There’s Taylor Swift: the woman, about whom we actually know a lot less than you might think – despite the outwardly confessional lyrics and miles and miles of column inches dedicated to her – and Taylor Swift: the brand, Taylor Swift: the corporation, for which the flesh and blood human is an avatar, acting as a vehicle for all kinds of ‘on brand’ activity.
When Swift outlines the ‘story’ behind her composing the now famous letter to Apple, which seemingly acted as a catalyst for the company to shift its stance on royalty payments to artists during the three-month free trial, I’m not entirely convinced by the narrative. She tells Vanity Fair:
I wrote the letter at around four am. The contracts had just gone out to my friends, and one of them sent me a screenshot of one of them. I read the term ‘zero percent compensation to rights holder.’ Sometimes I’ll wake up in the middle of the night and I’ll write a song and I can’t sleep until I finish it, and it was like that with the letter.
…I read it to my mom. She’s always going to be the one. I just said, ‘I’m really scared of this letter, but I had to write it. I might not post it, but I had to say it.’
The bare bones of the retelling are no doubt true, but the way in which they’re presented is very carefully done. It’s Swift defining herself as a straight-talker, inspired by injustice metered out to her friends, rather than her own self-interest, a superhero for the streaming age. There’s no mention of business people, managers, or her label, in which she has a significant stake.
The behind-the-scenes tale of Taylor’s letter to Apple is designed to sound like a tenacious teen taking on a titan, with just her mother to back her up, rather than a shrewd businesswoman taking advantage of a clear opportunity to gain commercial and publicity benefits.
It’s rare that Taylor Swift gets to be the ‘David’ in a ‘David and Goliath’ clash these days. While she still manifests her pop persona as one of the bullied and beleaguered, she’s a multi-millionaire with celebrity friends, stomping down the corridors of Fame High, shoving Katy Perry into the lockers and snapping selfies with supermodels.
The ‘fight’ with Apple –resolved within hours – was a chance to burnish an increasingly false outsider status.
That brings us to the continuation of her slams against Spotify. She’s used the Vanity Fair story and talking about the Apple letter to deliver more shots at the Swedes:
Apple treated me like I was a voice of a creative community that they actually cared about. And I found it really ironic that the multi-billion-dollar company reacted to criticism with humility, and the start-up with no cash flow reacted to criticism like a corporate machine.
Swift is treating Spotify in the same way as feckless famous men who have been filleted in her lyrics. She redefines the company for her own purposes. In this vision, it’s not a organization built by music fans or a new way of promoting songs, it’s a straight up “corporate machine”, while also, counterintuitively, a “startup with no cash flow.”
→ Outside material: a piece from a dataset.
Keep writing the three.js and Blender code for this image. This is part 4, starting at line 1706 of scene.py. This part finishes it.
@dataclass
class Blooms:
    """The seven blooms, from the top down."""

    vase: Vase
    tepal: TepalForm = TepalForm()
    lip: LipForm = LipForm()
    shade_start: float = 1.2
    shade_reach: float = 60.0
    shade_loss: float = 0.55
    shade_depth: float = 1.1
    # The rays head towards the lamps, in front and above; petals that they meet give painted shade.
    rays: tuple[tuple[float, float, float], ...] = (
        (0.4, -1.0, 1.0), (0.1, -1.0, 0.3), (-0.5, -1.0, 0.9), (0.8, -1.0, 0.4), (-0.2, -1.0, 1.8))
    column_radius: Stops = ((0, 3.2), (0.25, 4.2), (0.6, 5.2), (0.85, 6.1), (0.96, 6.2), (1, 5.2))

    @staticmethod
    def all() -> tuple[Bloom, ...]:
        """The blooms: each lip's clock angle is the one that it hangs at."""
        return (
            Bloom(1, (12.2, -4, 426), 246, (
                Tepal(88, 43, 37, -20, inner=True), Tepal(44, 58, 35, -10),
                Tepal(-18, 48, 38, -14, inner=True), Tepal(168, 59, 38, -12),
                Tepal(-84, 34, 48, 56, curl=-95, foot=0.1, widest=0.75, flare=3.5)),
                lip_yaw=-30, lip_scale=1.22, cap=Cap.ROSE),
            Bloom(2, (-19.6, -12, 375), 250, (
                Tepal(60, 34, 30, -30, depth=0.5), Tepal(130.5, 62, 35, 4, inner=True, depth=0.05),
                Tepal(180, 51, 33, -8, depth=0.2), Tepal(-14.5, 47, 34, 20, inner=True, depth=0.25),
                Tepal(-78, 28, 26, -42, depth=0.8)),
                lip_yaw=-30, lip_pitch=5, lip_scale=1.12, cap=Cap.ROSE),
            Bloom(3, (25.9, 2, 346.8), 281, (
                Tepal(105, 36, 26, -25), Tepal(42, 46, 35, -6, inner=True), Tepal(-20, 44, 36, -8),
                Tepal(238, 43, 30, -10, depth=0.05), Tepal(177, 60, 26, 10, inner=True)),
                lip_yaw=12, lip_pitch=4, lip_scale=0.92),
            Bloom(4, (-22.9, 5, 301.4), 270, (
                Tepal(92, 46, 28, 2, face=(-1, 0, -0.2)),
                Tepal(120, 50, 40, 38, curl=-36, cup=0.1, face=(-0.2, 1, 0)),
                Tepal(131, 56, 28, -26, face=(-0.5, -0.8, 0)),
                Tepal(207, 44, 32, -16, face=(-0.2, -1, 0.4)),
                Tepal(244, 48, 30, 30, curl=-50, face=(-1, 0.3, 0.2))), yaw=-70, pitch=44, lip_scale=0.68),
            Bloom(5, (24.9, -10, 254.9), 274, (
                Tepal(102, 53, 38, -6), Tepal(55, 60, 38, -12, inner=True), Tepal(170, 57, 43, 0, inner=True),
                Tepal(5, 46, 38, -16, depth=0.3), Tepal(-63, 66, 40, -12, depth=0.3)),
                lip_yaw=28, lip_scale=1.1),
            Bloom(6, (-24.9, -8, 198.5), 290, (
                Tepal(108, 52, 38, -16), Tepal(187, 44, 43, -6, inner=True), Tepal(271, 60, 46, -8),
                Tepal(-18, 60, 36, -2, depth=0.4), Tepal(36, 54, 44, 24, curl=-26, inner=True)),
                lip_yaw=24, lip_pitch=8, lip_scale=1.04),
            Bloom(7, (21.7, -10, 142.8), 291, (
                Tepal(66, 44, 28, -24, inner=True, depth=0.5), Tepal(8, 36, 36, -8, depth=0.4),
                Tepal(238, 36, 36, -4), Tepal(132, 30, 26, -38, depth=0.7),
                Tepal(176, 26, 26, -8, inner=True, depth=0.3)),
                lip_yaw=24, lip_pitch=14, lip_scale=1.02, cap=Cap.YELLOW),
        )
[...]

Unpick that last statement and it’s not strictly fair or accurate. Spotify does have rather a lot of cash flow and pays out significant sums to artists, it’s simply that Swift doesn’t consider its business model the right one or that those payments are sufficient.
Those are both reasonable positions to take, but characterising Spotify as a snot-nosed startup disrespecting artists is invective and also ignores the significant ownership stakes held by the major record labels.
Swift’s latest salvo against Spotify is not the principled stand of one woman against the machine – it’s one machine against machine, an extension of her earlier attack on the company delivered through the op-ed pages of the Wall Street Journal.
Taylor may live on Tumblr and Twitter, but she has many more weapons at her disposal than the average tumblring teen when it comes to airing her grievances.
In that op-ed, she wrote:
Music is art, and art is important and rare. Important, rare things are valuable. Valuable things should be paid for. It’s my opinion that music should not be free, and my prediction is that individual artists and their labels will someday decide what an album’s price point is. I hope they don’t underestimate themselves or undervalue their art.
It’s a very well-argued piece, but it’s worth noting the slight shift in tone between the ‘Tumblr’ Taylor, who writes homely calls on Apple to do right by artists, and ‘Wall Street’ Taylor, who outlines the future of the music business in the WSJ with the cold-calculation of a Machiavellian maneuverer.
The easy position for fans and commentators – and I’m both of those things – is to side with Swift. Her corporation communicates with the world in the voice of an astounding young woman and her almost perfectly-rendered pop songs (we’ll ignore the underwhelming ‘Bad Blood’ here), while Spotify struggles to sound human a lot of the time and relies on the somewhat stilted Daniel Ek as its public face.
But there are wrinkles in the Taylor Swift tale – her clumsy and ill-thought out attempt to clap back at Nicki Minaj produced a swift – pun-intended – climb down, there was an unfair contract for photographers at her shows that got snappers steaming and her people offering high-handed explanations, and there’s a growing sense that her squad of celebrity friends are often used like props.
I’ll no doubt continue to be wowed by Swift’s undoubted ability to master both the pop song and the use of social media to make herself real and relatable to fans, but I can’t shake shake shake off the feeling that the Swift vs. Spotify rumble in the streaming jungle is a clash of two big beasts, not one scrappy underdog biting at ‘the man’s’ heels.